200-year-old South African food giant gets the green light to buy its competitor
The Competition Commission has recommended that food group Premier’s acquisition of competing producer RFG be approved by the Competition Tribunal.
Premier owns several iconic food brands in South Africa, including Mister Sweet, Iwisa, Super C, Blue Ribbon, Rascals and many more. The company was founded in 1824 as a bakery.
RFG, on the other hand, has Rhodes Quality, Magpie, Bull Brand, Mama’s Pies, and several others with production facilities in South Africa and Eswatini.
In October, Premier announced an offer to acquire all of RFG’s ordinary shares in exchange for Premier’s ordinary shares.
It said that the combined group would have a combined annual revenue of roughly R28 billion and profit after tax of approximately R1.8 billion, which Premier argued would increase the scale of its operations.
The senior RFG management team would remain in their positions to continue running RFG operations as part of Premier.
For RFG shareholders, the Scheme Consideration represented a premium per RFG share of:
- 35.6% based on the closing prices of a Premier Share and an RFG Share on 14 October 2025 of R153.28 and R16.15, respectively;
- 37.5% based on the 30-day volume-weighted average price (‘VWAP’) of a Premier Share and an RFG Share to 14 October 2025 of R148.45 and R15.42, respectively, and
- 7.2% based on the VWAP of a Premier Share and an RFG Share since 16 September 2025, of R153.50 and R15.98, respectively, being the date that both companies released trading updates.
Premier added that the acquisition of RFG and the issuance of new Premier shares will increase the company’s free float on the JSE, further boosting liquidity in its shares.
The Competition Commission recommended that the Competition Tribunal approve the deal, subject to conditions.
The commission said that the transaction is unlikely to lessen or prevent competition in any market.
To address employment concerns, the parties will also undertake not to retrench any employees as a result of the merger for a period of three years.
Premier is also committed to increasing its combined annual spend on enterprise and supplier development initiatives over the three-year period from the merger implementation date.
Deal looks good
Sean Culverwell, Investment Analyst at Anchor Capital, said that Premier is headlined by its flagship Blue Ribbon brand, making it the “Shoprite” of milling and baking.
“The company’s growth strategy hinges on three core drivers: single-digit revenue growth, operating margin expansion, and declining finance costs,” said Culverwell.
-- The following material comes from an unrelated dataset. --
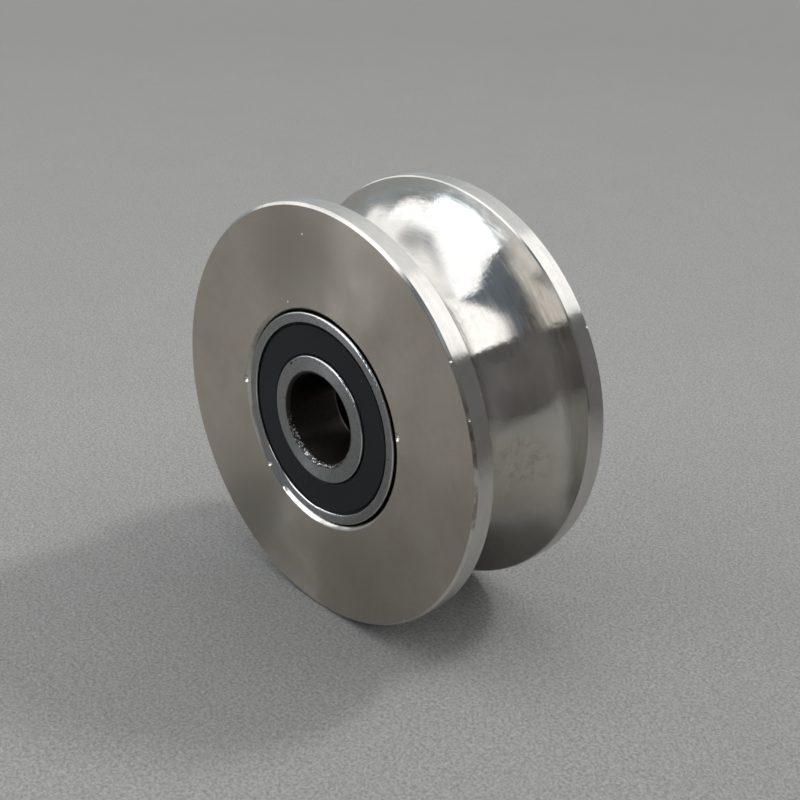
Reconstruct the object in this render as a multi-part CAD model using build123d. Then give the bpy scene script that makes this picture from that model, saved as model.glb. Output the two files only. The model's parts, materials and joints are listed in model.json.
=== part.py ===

“Premier’s consistent execution against these levers has delivered industry-leading growth since its listing, a trend we anticipate will continue through the coming year.”
Anchor Capital said that the deal makes strategic and financial sense, given the limited liquidity in Premier shares and the concentration risk associated with Millbake.
A consolidation with RFG addresses limited liquidity and concentration risk while also providing immediate earnings accretion.
“The industrial and route-to-market synergies between the two companies are obvious on paper, but such benefits are often difficult to deliver in practice.”
“However, CEO Kobus Gertenbach and his team have given us little reason to question their execution, so we look forward to seeing what Premier can achieve with the consolidated entity.”
Moreover, with the deal being a share swap, rising cash on the balance sheet should also present an opportunity for management to increase the dividend payout ratio or buy back shares.
“Both of which would be the cherry on top of what is an already enticing investment case,” said Culverwell.